## START Information provided

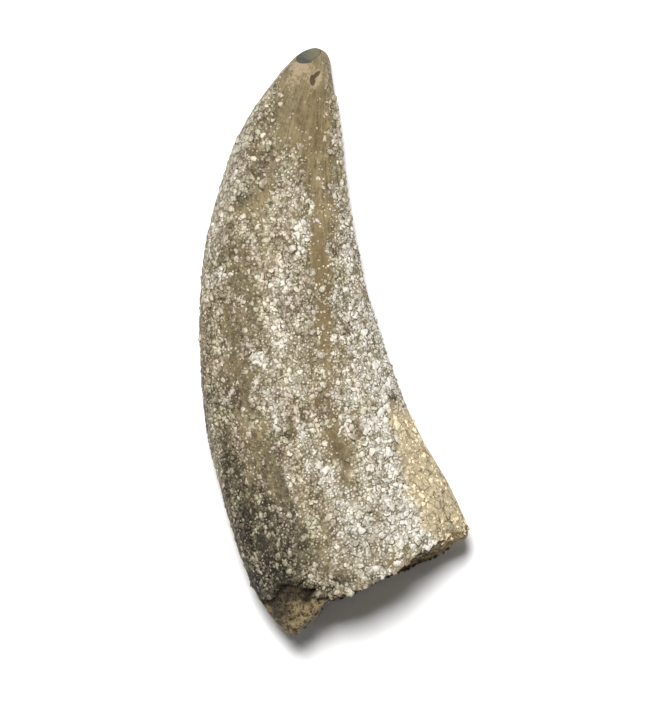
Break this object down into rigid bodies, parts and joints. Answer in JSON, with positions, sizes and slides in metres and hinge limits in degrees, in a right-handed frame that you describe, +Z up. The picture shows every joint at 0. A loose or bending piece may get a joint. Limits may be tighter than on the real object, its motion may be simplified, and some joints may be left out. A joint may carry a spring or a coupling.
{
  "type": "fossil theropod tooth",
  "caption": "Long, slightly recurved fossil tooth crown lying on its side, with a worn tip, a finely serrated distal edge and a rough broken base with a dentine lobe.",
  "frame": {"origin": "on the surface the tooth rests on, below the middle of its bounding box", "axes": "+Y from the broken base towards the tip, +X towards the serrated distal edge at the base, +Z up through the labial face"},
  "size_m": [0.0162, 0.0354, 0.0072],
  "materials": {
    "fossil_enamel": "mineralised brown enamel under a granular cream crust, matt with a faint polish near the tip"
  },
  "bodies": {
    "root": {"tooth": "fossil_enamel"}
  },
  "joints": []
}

## END Information provided

> [The problem] Write out all the data again, exactly as it appears.

> [Solution for this exercise]
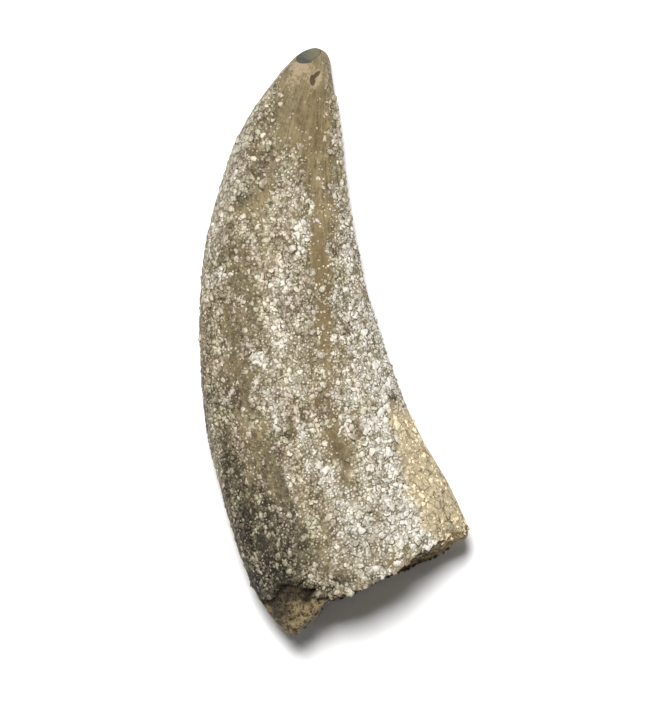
Break this object down into rigid bodies, parts and joints. Answer in JSON, with positions, sizes and slides in metres and hinge limits in degrees, in a right-handed frame that you describe, +Z up. The picture shows every joint at 0. A loose or bending piece may get a joint. Limits may be tighter than on the real object, its motion may be simplified, and some joints may be left out. A joint may carry a spring or a coupling.
{
  "type": "fossil theropod tooth",
  "caption": "Long, slightly recurved fossil tooth crown lying on its side, with a worn tip, a finely serrated distal edge and a rough broken base with a dentine lobe.",
  "frame": {"origin": "on the surface the tooth rests on, below the middle of its bounding box", "axes": "+Y from the broken base towards the tip, +X towards the serrated distal edge at the base, +Z up through the labial face"},
  "size_m": [0.0162, 0.0354, 0.0072],
  "materials": {
    "fossil_enamel": "mineralised brown enamel under a granular cream crust, matt with a faint polish near the tip"
  },
  "bodies": {
    "root": {"tooth": "fossil_enamel"}
  },
  "joints": []
}